What is the Role of a Party Wall Surveyor in London?

Party Wall surveyors are professionals who work to resolve any Party Wall disputes that may arise under the Party Wall etc. Act of 1996. If an adjoining homeowner consents to a Party Wall Notice, they may request a Schedule of Condition Report, which is undertaken by a Party Wall surveyor. The surveyor carries out an inspection of the adjoining owner’s property to compile a report; building works are then able to go ahead once this is complete.

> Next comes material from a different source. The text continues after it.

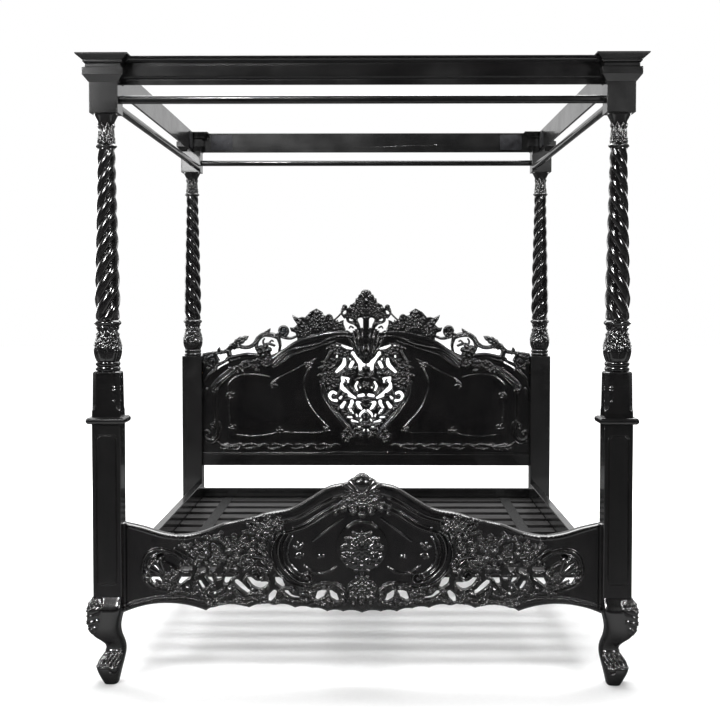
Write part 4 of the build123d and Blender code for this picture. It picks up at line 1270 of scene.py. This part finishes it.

On the other hand, the adjoining owner may dissent to the Party Wall Notice, in which case they can appoint their own Party Wall surveyor. This means that the homeowner’s Party Wall surveyor will be required to carry out a Schedule of Condition Report alongside the surveyor of the adjoining owner. The adjoining owner’s surveyor will then cross-check the Schedule of Condition Report, ensuring that it is fair and accurate. The surveyor will then draw up the Party Wall Agreement or Party Wall Award, to govern and regulate the planned building works.

Once the building owner’s work is complete, the Party Wall surveyor will then complete a check-off inspection. During this inspection, the surveyor will use the original Schedule of Condition Report to cross-check the condition of the property after work is complete to ensure that no issues or damages have arisen. If there has been damage to the adjoining property, the Party Wall surveyor may instruct the building owner to provide compensation to the adjoining homeowner for damage repairs or to arrange repair work for the damage themselves.

If you are considering undertaking work on your property that will affect the Party Wall or have a neighbour who is planning work, the process and procedures can often be confusing. It’s worth speaking to a Party Wall surveyor early in the process.